--- begin ---

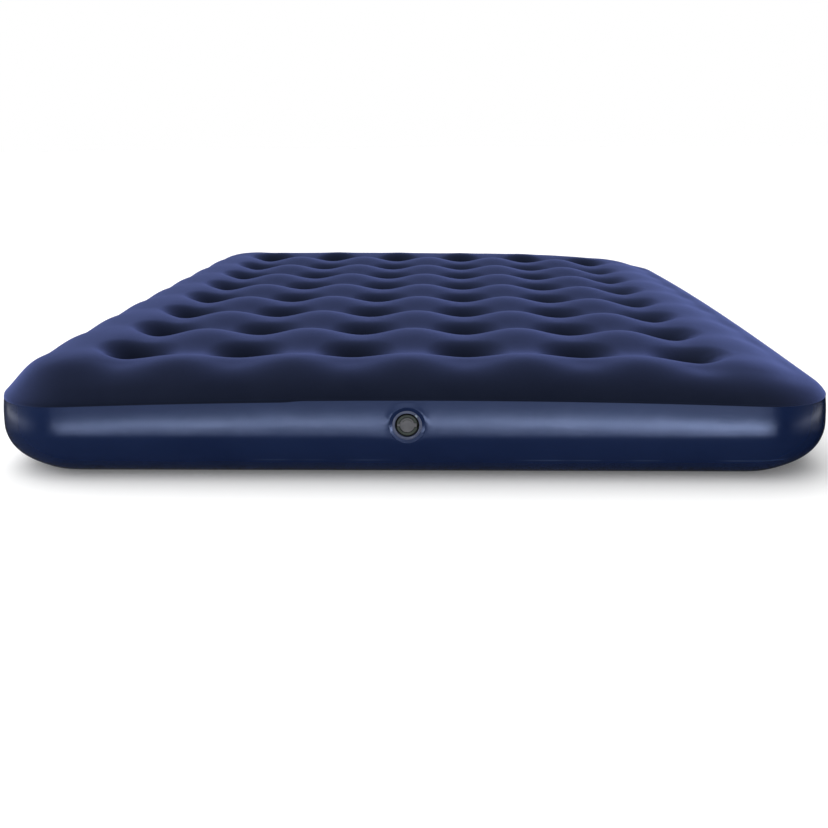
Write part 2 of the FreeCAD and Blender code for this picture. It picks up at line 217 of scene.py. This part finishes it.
class Shell:
    """Gathers points and faces of an open sheet, then makes one welded mesh of them."""

    def __init__(self):
        self.points, self.faces = [], []

    def ring(self, points):
        start = len(self.points)
        self.points.extend(map(tuple, points))
        return list(range(start, start + len(points)))

    def bridge(self, inner, outer, closed=True):
        count = len(inner)
        for i in range(count if closed else count - 1):
            j = (i + 1) % count
            self.faces.append((inner[i], outer[i], outer[j], inner[j]))

    def fan(self, point, ring):
        middle_index = self.ring([point])[0]
        for i in range(0, len(ring), 2):
            self.faces.append((middle_index, ring[i], ring[(i + 1) % len(ring)], ring[(i + 2) % len(ring)]))

    def build(self, name, upward=True):
        mesh = bpy.data.meshes.new(name)
        mesh.from_pydata(self.points, [], self.faces)
        piece = bpy.data.objects.new(name, mesh)
        bpy.context.scene.collection.objects.link(piece)
        shell = bmesh.new()
        shell.from_mesh(mesh)
        bmesh.ops.remove_doubles(shell, verts=shell.verts, dist=1e-5)
        if not upward:
            bmesh.ops.reverse_faces(shell, faces=shell.faces)
        shell.to_mesh(mesh)
        shell.free()
        mesh.shade_smooth()
        return piece


def outline(inset):
    """The outline at an inset, one point for each point of the cells' outer rim, with its outward normals."""
    half_x, half_y = COLUMNS / 2 * PITCH_X, ROWS / 2 * PITCH_Y
    side = ANGLES // 4
    bend_x, bend_y = HALF_WIDTH - PLAN_RADIUS, HALF_LENGTH - PLAN_RADIUS
    start_x, start_y = half_x - CORNER_X, half_y - CORNER_Y
    arc = PLAN_RADIUS * math.pi / 4

    def on_side(value, half, start, bend):
        """Place along a side: the plain coordinate, and the angle turned round the corner."""
        beyond = (abs(value) - start) / (half - start)
        if beyond <= 0:
            return abs(value), 0.0
        run = start + beyond * (bend - start + arc)
        return (run, 0.0) if run <= bend else (bend, (run - bend) / PLAN_RADIUS)

    points, normals = [], []
    counts = (ROWS * side, COLUMNS * side)
    for edge in range(4):
        along_y = edge % 2 == 0
        count, half, start, bend = ((counts[0], half_y, start_y, bend_y) if along_y
                                    else (counts[1], half_x, start_x, bend_x))
        for i in range(count):
            value = half * (2 * i / count - 1)
            place, turn = on_side(value, half, start, bend)
            sign = -1 if value < 0 else 1
            if along_y:
                normal = (math.cos(turn), sign * math.sin(turn))
                corner = (bend_x, sign * place)
            else:
                normal = (-sign * math.sin(turn), math.cos(turn))
                corner = (-sign * place, bend_y)
            centre = np.array(corner)
            point = centre + PLAN_RADIUS * np.array(normal)
            flip = -1 if edge >= 2 else 1
            points.append(flip * (point - inset * np.array(normal)))
            normals.append(flip * np.array(normal))
    return np.array(points), np.array(normals)


def inner_rim():
    """The rim round all the cells, point by point as outline() has them."""
    half_x, half_y = COLUMNS / 2 * PITCH_X, ROWS / 2 * PITCH_Y
    side = ANGLES // 4
    run_y = np.linspace(-1, 1, ROWS * side, endpoint=False) * half_y
    run_x = np.linspace(-1, 1, COLUMNS * side, endpoint=False) * half_x
    right = np.stack([np.full(len(run_y), half_x), run_y], 1)
    top = np.stack([-run_x, np.full(len(run_x), half_y)], 1)
    return np.concatenate([right, top, -right, -top])


def add_cells(shell, height, radii, steps):
    """One polar patch for each coil: a round pit that widens to its rectangular cell."""
    rim = cell_rim(PITCH_X / 2, PITCH_Y / 2)
    reach = np.hypot(rim[:, 0], rim[:, 1])
    direction = rim / reach[:, None]
    plans = [direction * r for r in radii] + \
        [direction * (radii[-1] + (reach - radii[-1]) * s)[:, None] for s in steps]
    for row in range(ROWS):
        for column in range(COLUMNS):
            centre = np.array([(column - (COLUMNS - 1) / 2) * PITCH_X, (row - (ROWS - 1) / 2) * PITCH_Y])
            rings = []
            for plan in plans:
                place = plan + centre
                z = height(place[:, 0], place[:, 1])
                rings.append(shell.ring(np.column_stack([place, z])))
            z = height(centre[:1], centre[1:])[0]
            shell.fan((centre[0], centre[1], z), rings[0])
            for inner, outer in zip(rings, rings[1:]):
                shell.bridge(inner, outer)


def make_top():
    """The flocked sheet: pitted cells, and a border that rolls down to the seam and laps over the side."""
    shell = Shell()
    add_cells(shell, top_height, TOP_RADII, TOP_STEPS)
    rim = inner_rim()
    edge, normal = outline(SEAM_INSET)
    last = shell.ring(np.column_stack([rim, top_height(rim[:, 0], rim[:, 1])]))
    for k in range(1, BORDER_ROWS + 1):
        share = 1 - (1 - k / BORDER_ROWS) ** 2
        plan = rim + (edge - rim) * share
        z = top_height(plan[:, 0], plan[:, 1])
        ring = shell.ring(np.column_stack([plan, z]))
        shell.bridge(last, ring)
        last = ring
    seam = seam_height(edge[:, 0], edge[:, 1])
    lap = HEM_STEP * (edge[:, 1] < 0) * smooth_step((HEM_STEP_X - edge[:, 0]) / HEM_STEP_RUN)
    for out, down in HEM:
        plan = edge + normal * out
        ring = shell.ring(np.column_stack([plan, seam - down - lap]))
        shell.bridge(last, ring)
        last = ring
    return shell.build("mattress_top")


def wall_inset(z, seam, corner):
    """How far the side stands in from the widest outline; corner is 0 on the straight and 1 at 45 degrees."""
    upper = np.clip((z - WIDEST_HEIGHT) / (seam - WIDEST_HEIGHT), 0, 1)
    lower = np.clip((WIDEST_HEIGHT - z) / WIDEST_HEIGHT, 0, 1)
    foot = FOOT_INSET + CORNER_FOOT_INSET * corner
    return SEAM_INSET * upper ** 2 + foot * (1 - np.sqrt(1 - lower ** 2))


def flange_pad(x, z):
    """1 where the film lies flat behind the valve's flange, fading to 0 round it."""
    return 1 - smooth_step((np.hypot(x - VALVE.x, z - VALVE.z) - FLANGE_PAD) / FLANGE_FADE)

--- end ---

> _What is asked_: Reproduce the data in full, exactly as presented.

> _Final answer_:
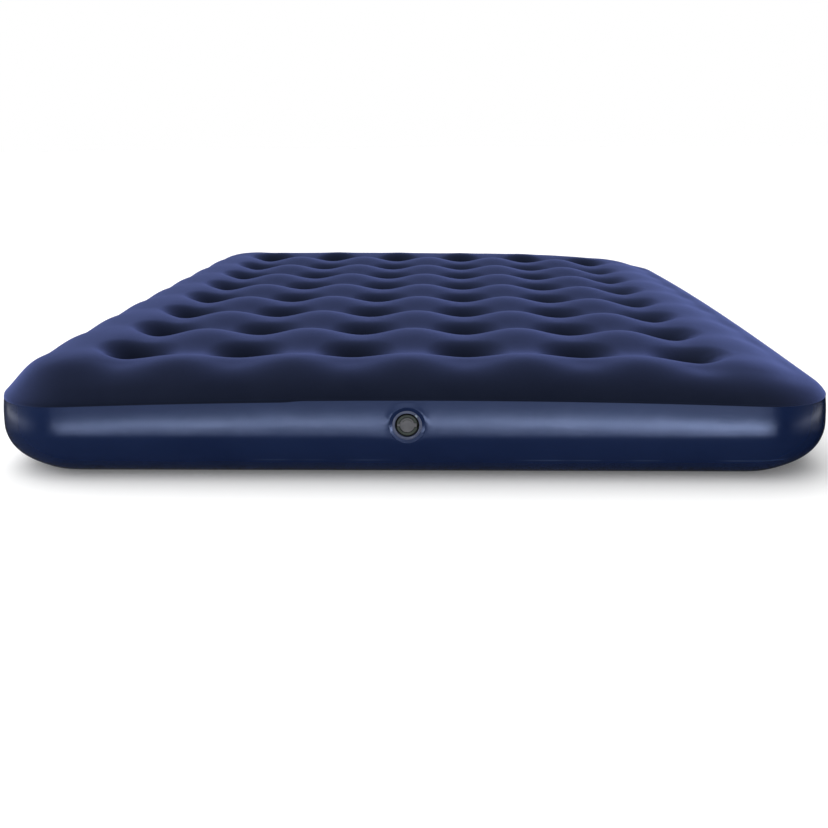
Write part 2 of the FreeCAD and Blender code for this picture. It picks up at line 217 of scene.py. This part finishes it.
class Shell:
    """Gathers points and faces of an open sheet, then makes one welded mesh of them."""

    def __init__(self):
        self.points, self.faces = [], []

    def ring(self, points):
        start = len(self.points)
        self.points.extend(map(tuple, points))
        return list(range(start, start + len(points)))

    def bridge(self, inner, outer, closed=True):
        count = len(inner)
        for i in range(count if closed else count - 1):
            j = (i + 1) % count
            self.faces.append((inner[i], outer[i], outer[j], inner[j]))

    def fan(self, point, ring):
        middle_index = self.ring([point])[0]
        for i in range(0, len(ring), 2):
            self.faces.append((middle_index, ring[i], ring[(i + 1) % len(ring)], ring[(i + 2) % len(ring)]))

    def build(self, name, upward=True):
        mesh = bpy.data.meshes.new(name)
        mesh.from_pydata(self.points, [], self.faces)
        piece = bpy.data.objects.new(name, mesh)
        bpy.context.scene.collection.objects.link(piece)
        shell = bmesh.new()
        shell.from_mesh(mesh)
        bmesh.ops.remove_doubles(shell, verts=shell.verts, dist=1e-5)
        if not upward:
            bmesh.ops.reverse_faces(shell, faces=shell.faces)
        shell.to_mesh(mesh)
        shell.free()
        mesh.shade_smooth()
        return piece


def outline(inset):
    """The outline at an inset, one point for each point of the cells' outer rim, with its outward normals."""
    half_x, half_y = COLUMNS / 2 * PITCH_X, ROWS / 2 * PITCH_Y
    side = ANGLES // 4
    bend_x, bend_y = HALF_WIDTH - PLAN_RADIUS, HALF_LENGTH - PLAN_RADIUS
    start_x, start_y = half_x - CORNER_X, half_y - CORNER_Y
    arc = PLAN_RADIUS * math.pi / 4

    def on_side(value, half, start, bend):
        """Place along a side: the plain coordinate, and the angle turned round the corner."""
        beyond = (abs(value) - start) / (half - start)
        if beyond <= 0:
            return abs(value), 0.0
        run = start + beyond * (bend - start + arc)
        return (run, 0.0) if run <= bend else (bend, (run - bend) / PLAN_RADIUS)

    points, normals = [], []
    counts = (ROWS * side, COLUMNS * side)
    for edge in range(4):
        along_y = edge % 2 == 0
        count, half, start, bend = ((counts[0], half_y, start_y, bend_y) if along_y
                                    else (counts[1], half_x, start_x, bend_x))
        for i in range(count):
            value = half * (2 * i / count - 1)
            place, turn = on_side(value, half, start, bend)
            sign = -1 if value < 0 else 1
            if along_y:
                normal = (math.cos(turn), sign * math.sin(turn))
                corner = (bend_x, sign * place)
            else:
                normal = (-sign * math.sin(turn), math.cos(turn))
                corner = (-sign * place, bend_y)
            centre = np.array(corner)
            point = centre + PLAN_RADIUS * np.array(normal)
            flip = -1 if edge >= 2 else 1
            points.append(flip * (point - inset * np.array(normal)))
            normals.append(flip * np.array(normal))
    return np.array(points), np.array(normals)


def inner_rim():
    """The rim round all the cells, point by point as outline() has them."""
    half_x, half_y = COLUMNS / 2 * PITCH_X, ROWS / 2 * PITCH_Y
    side = ANGLES // 4
    run_y = np.linspace(-1, 1, ROWS * side, endpoint=False) * half_y
    run_x = np.linspace(-1, 1, COLUMNS * side, endpoint=False) * half_x
    right = np.stack([np.full(len(run_y), half_x), run_y], 1)
    top = np.stack([-run_x, np.full(len(run_x), half_y)], 1)
    return np.concatenate([right, top, -right, -top])


def add_cells(shell, height, radii, steps):
    """One polar patch for each coil: a round pit that widens to its rectangular cell."""
    rim = cell_rim(PITCH_X / 2, PITCH_Y / 2)
    reach = np.hypot(rim[:, 0], rim[:, 1])
    direction = rim / reach[:, None]
    plans = [direction * r for r in radii] + \
        [direction * (radii[-1] + (reach - radii[-1]) * s)[:, None] for s in steps]
    for row in range(ROWS):
        for column in range(COLUMNS):
            centre = np.array([(column - (COLUMNS - 1) / 2) * PITCH_X, (row - (ROWS - 1) / 2) * PITCH_Y])
            rings = []
            for plan in plans:
                place = plan + centre
                z = height(place[:, 0], place[:, 1])
                rings.append(shell.ring(np.column_stack([place, z])))
            z = height(centre[:1], centre[1:])[0]
            shell.fan((centre[0], centre[1], z), rings[0])
            for inner, outer in zip(rings, rings[1:]):
                shell.bridge(inner, outer)


def make_top():
    """The flocked sheet: pitted cells, and a border that rolls down to the seam and laps over the side."""
    shell = Shell()
    add_cells(shell, top_height, TOP_RADII, TOP_STEPS)
    rim = inner_rim()
    edge, normal = outline(SEAM_INSET)
    last = shell.ring(np.column_stack([rim, top_height(rim[:, 0], rim[:, 1])]))
    for k in range(1, BORDER_ROWS + 1):
        share = 1 - (1 - k / BORDER_ROWS) ** 2
        plan = rim + (edge - rim) * share
        z = top_height(plan[:, 0], plan[:, 1])
        ring = shell.ring(np.column_stack([plan, z]))
        shell.bridge(last, ring)
        last = ring
    seam = seam_height(edge[:, 0], edge[:, 1])
    lap = HEM_STEP * (edge[:, 1] < 0) * smooth_step((HEM_STEP_X - edge[:, 0]) / HEM_STEP_RUN)
    for out, down in HEM:
        plan = edge + normal * out
        ring = shell.ring(np.column_stack([plan, seam - down - lap]))
        shell.bridge(last, ring)
        last = ring
    return shell.build("mattress_top")


def wall_inset(z, seam, corner):
    """How far the side stands in from the widest outline; corner is 0 on the straight and 1 at 45 degrees."""
    upper = np.clip((z - WIDEST_HEIGHT) / (seam - WIDEST_HEIGHT), 0, 1)
    lower = np.clip((WIDEST_HEIGHT - z) / WIDEST_HEIGHT, 0, 1)
    foot = FOOT_INSET + CORNER_FOOT_INSET * corner
    return SEAM_INSET * upper ** 2 + foot * (1 - np.sqrt(1 - lower ** 2))


def flange_pad(x, z):
    """1 where the film lies flat behind the valve's flange, fading to 0 round it."""
    return 1 - smooth_step((np.hypot(x - VALVE.x, z - VALVE.z) - FLANGE_PAD) / FLANGE_FADE)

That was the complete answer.